Required task:
Reproduce each line exactly, including spacing and punctuation.

Given data:
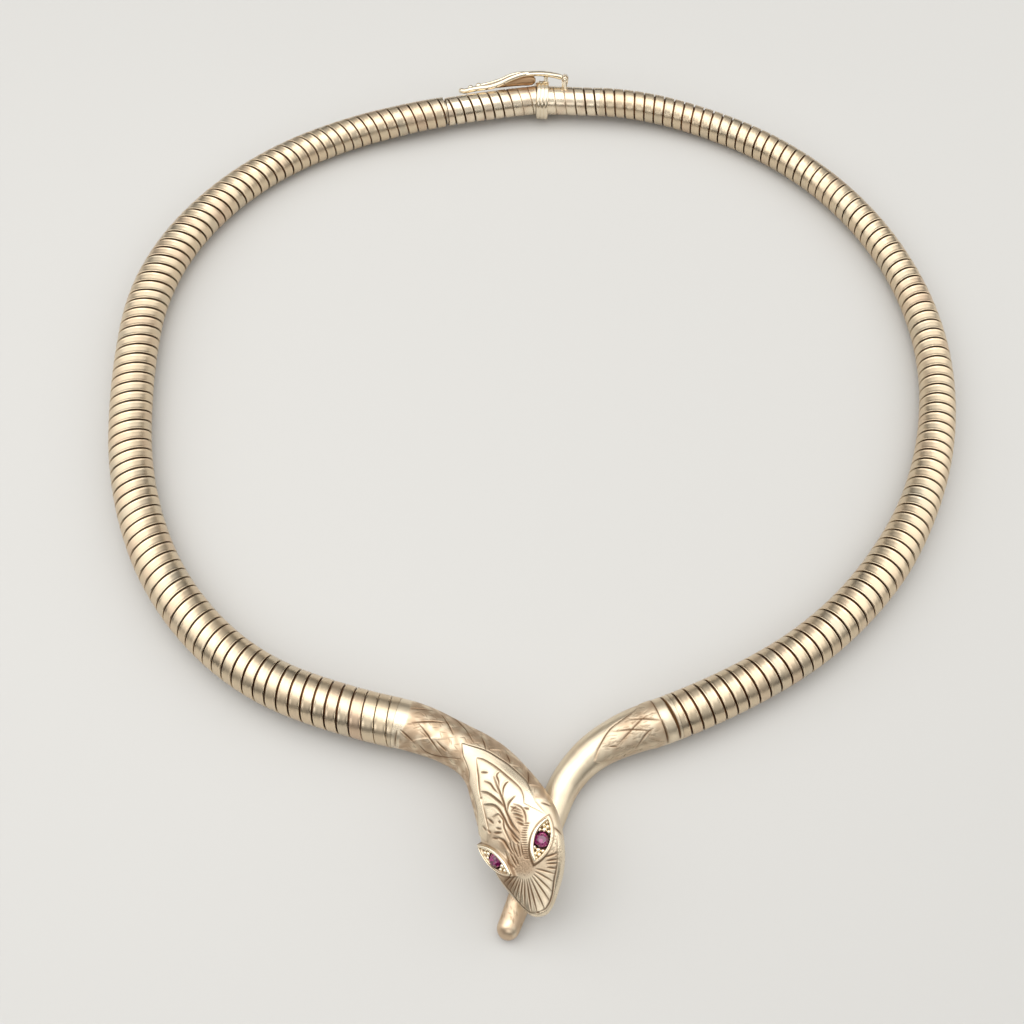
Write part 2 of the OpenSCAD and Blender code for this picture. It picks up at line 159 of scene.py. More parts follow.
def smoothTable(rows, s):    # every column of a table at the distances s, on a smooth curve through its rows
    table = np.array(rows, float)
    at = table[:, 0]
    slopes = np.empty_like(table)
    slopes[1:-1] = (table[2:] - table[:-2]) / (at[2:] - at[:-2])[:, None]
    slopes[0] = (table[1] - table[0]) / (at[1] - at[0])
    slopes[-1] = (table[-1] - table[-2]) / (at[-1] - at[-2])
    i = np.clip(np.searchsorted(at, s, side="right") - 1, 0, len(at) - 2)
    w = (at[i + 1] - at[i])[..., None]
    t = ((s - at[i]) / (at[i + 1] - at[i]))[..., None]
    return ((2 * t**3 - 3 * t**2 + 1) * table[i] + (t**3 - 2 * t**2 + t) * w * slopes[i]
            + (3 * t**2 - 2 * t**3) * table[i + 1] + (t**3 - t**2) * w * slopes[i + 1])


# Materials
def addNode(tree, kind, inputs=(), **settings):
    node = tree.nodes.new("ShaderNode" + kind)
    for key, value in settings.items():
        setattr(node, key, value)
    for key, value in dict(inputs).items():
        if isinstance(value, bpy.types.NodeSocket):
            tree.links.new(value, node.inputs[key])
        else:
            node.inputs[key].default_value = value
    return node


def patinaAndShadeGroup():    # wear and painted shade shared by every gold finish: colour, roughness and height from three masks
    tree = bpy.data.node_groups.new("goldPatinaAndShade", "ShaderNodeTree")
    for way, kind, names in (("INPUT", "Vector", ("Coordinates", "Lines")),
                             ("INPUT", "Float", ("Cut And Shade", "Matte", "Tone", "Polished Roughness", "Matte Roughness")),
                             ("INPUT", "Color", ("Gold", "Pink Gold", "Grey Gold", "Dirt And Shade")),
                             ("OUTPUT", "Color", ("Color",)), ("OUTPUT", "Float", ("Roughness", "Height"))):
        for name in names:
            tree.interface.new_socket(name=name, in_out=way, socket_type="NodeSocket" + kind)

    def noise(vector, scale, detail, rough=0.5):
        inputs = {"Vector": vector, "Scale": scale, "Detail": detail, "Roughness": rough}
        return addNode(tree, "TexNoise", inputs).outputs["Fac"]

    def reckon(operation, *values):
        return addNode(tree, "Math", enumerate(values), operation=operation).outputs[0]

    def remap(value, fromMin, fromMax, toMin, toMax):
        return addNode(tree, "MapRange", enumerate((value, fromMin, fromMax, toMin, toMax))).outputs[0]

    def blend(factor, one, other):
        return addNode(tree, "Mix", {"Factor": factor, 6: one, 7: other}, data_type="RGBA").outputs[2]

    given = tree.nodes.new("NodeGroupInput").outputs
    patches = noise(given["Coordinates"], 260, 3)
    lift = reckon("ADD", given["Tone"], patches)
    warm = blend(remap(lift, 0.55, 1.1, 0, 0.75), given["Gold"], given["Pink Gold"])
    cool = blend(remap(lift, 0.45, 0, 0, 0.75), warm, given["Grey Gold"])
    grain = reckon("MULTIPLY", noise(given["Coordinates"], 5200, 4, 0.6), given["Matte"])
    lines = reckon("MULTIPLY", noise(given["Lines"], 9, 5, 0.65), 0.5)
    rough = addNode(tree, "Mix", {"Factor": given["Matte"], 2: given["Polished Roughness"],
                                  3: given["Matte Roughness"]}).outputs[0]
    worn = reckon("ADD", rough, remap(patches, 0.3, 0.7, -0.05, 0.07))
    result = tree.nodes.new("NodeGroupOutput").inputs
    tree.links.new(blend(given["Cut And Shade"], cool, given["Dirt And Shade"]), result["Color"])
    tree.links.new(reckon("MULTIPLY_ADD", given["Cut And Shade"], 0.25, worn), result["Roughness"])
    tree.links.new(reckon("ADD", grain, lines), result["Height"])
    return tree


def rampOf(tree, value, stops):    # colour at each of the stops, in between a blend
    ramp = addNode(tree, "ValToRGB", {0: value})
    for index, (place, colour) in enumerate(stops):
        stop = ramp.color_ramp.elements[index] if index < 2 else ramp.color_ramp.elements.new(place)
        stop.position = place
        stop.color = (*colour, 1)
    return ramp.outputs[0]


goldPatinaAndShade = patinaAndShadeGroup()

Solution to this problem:
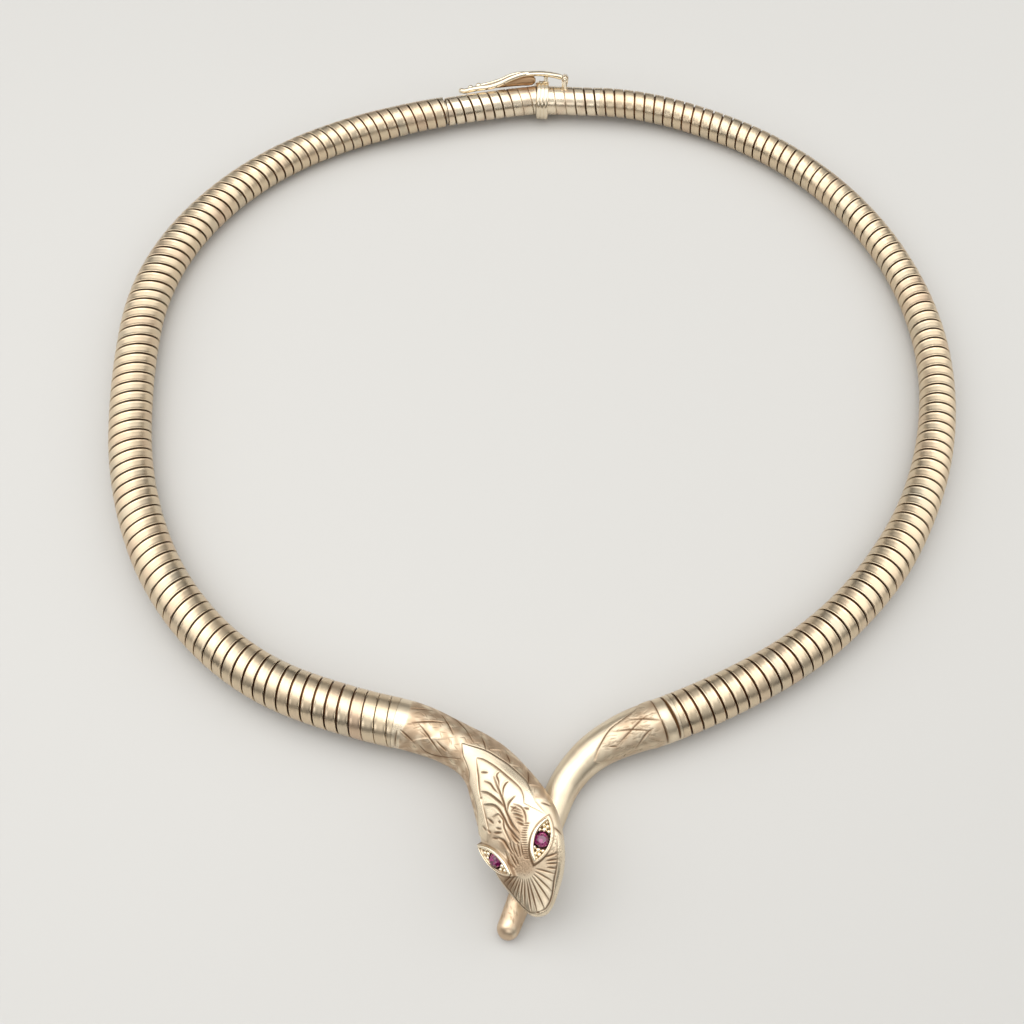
Write part 2 of the OpenSCAD and Blender code for this picture. It picks up at line 159 of scene.py. More parts follow.
def smoothTable(rows, s):    # every column of a table at the distances s, on a smooth curve through its rows
    table = np.array(rows, float)
    at = table[:, 0]
    slopes = np.empty_like(table)
    slopes[1:-1] = (table[2:] - table[:-2]) / (at[2:] - at[:-2])[:, None]
    slopes[0] = (table[1] - table[0]) / (at[1] - at[0])
    slopes[-1] = (table[-1] - table[-2]) / (at[-1] - at[-2])
    i = np.clip(np.searchsorted(at, s, side="right") - 1, 0, len(at) - 2)
    w = (at[i + 1] - at[i])[..., None]
    t = ((s - at[i]) / (at[i + 1] - at[i]))[..., None]
    return ((2 * t**3 - 3 * t**2 + 1) * table[i] + (t**3 - 2 * t**2 + t) * w * slopes[i]
            + (3 * t**2 - 2 * t**3) * table[i + 1] + (t**3 - t**2) * w * slopes[i + 1])


# Materials
def addNode(tree, kind, inputs=(), **settings):
    node = tree.nodes.new("ShaderNode" + kind)
    for key, value in settings.items():
        setattr(node, key, value)
    for key, value in dict(inputs).items():
        if isinstance(value, bpy.types.NodeSocket):
            tree.links.new(value, node.inputs[key])
        else:
            node.inputs[key].default_value = value
    return node


def patinaAndShadeGroup():    # wear and painted shade shared by every gold finish: colour, roughness and height from three masks
    tree = bpy.data.node_groups.new("goldPatinaAndShade", "ShaderNodeTree")
    for way, kind, names in (("INPUT", "Vector", ("Coordinates", "Lines")),
                             ("INPUT", "Float", ("Cut And Shade", "Matte", "Tone", "Polished Roughness", "Matte Roughness")),
                             ("INPUT", "Color", ("Gold", "Pink Gold", "Grey Gold", "Dirt And Shade")),
                             ("OUTPUT", "Color", ("Color",)), ("OUTPUT", "Float", ("Roughness", "Height"))):
        for name in names:
            tree.interface.new_socket(name=name, in_out=way, socket_type="NodeSocket" + kind)

    def noise(vector, scale, detail, rough=0.5):
        inputs = {"Vector": vector, "Scale": scale, "Detail": detail, "Roughness": rough}
        return addNode(tree, "TexNoise", inputs).outputs["Fac"]

    def reckon(operation, *values):
        return addNode(tree, "Math", enumerate(values), operation=operation).outputs[0]

    def remap(value, fromMin, fromMax, toMin, toMax):
        return addNode(tree, "MapRange", enumerate((value, fromMin, fromMax, toMin, toMax))).outputs[0]

    def blend(factor, one, other):
        return addNode(tree, "Mix", {"Factor": factor, 6: one, 7: other}, data_type="RGBA").outputs[2]

    given = tree.nodes.new("NodeGroupInput").outputs
    patches = noise(given["Coordinates"], 260, 3)
    lift = reckon("ADD", given["Tone"], patches)
    warm = blend(remap(lift, 0.55, 1.1, 0, 0.75), given["Gold"], given["Pink Gold"])
    cool = blend(remap(lift, 0.45, 0, 0, 0.75), warm, given["Grey Gold"])
    grain = reckon("MULTIPLY", noise(given["Coordinates"], 5200, 4, 0.6), given["Matte"])
    lines = reckon("MULTIPLY", noise(given["Lines"], 9, 5, 0.65), 0.5)
    rough = addNode(tree, "Mix", {"Factor": given["Matte"], 2: given["Polished Roughness"],
                                  3: given["Matte Roughness"]}).outputs[0]
    worn = reckon("ADD", rough, remap(patches, 0.3, 0.7, -0.05, 0.07))
    result = tree.nodes.new("NodeGroupOutput").inputs
    tree.links.new(blend(given["Cut And Shade"], cool, given["Dirt And Shade"]), result["Color"])
    tree.links.new(reckon("MULTIPLY_ADD", given["Cut And Shade"], 0.25, worn), result["Roughness"])
    tree.links.new(reckon("ADD", grain, lines), result["Height"])
    return tree


def rampOf(tree, value, stops):    # colour at each of the stops, in between a blend
    ramp = addNode(tree, "ValToRGB", {0: value})
    for index, (place, colour) in enumerate(stops):
        stop = ramp.color_ramp.elements[index] if index < 2 else ramp.color_ramp.elements.new(place)
        stop.position = place
        stop.color = (*colour, 1)
    return ramp.outputs[0]


goldPatinaAndShade = patinaAndShadeGroup()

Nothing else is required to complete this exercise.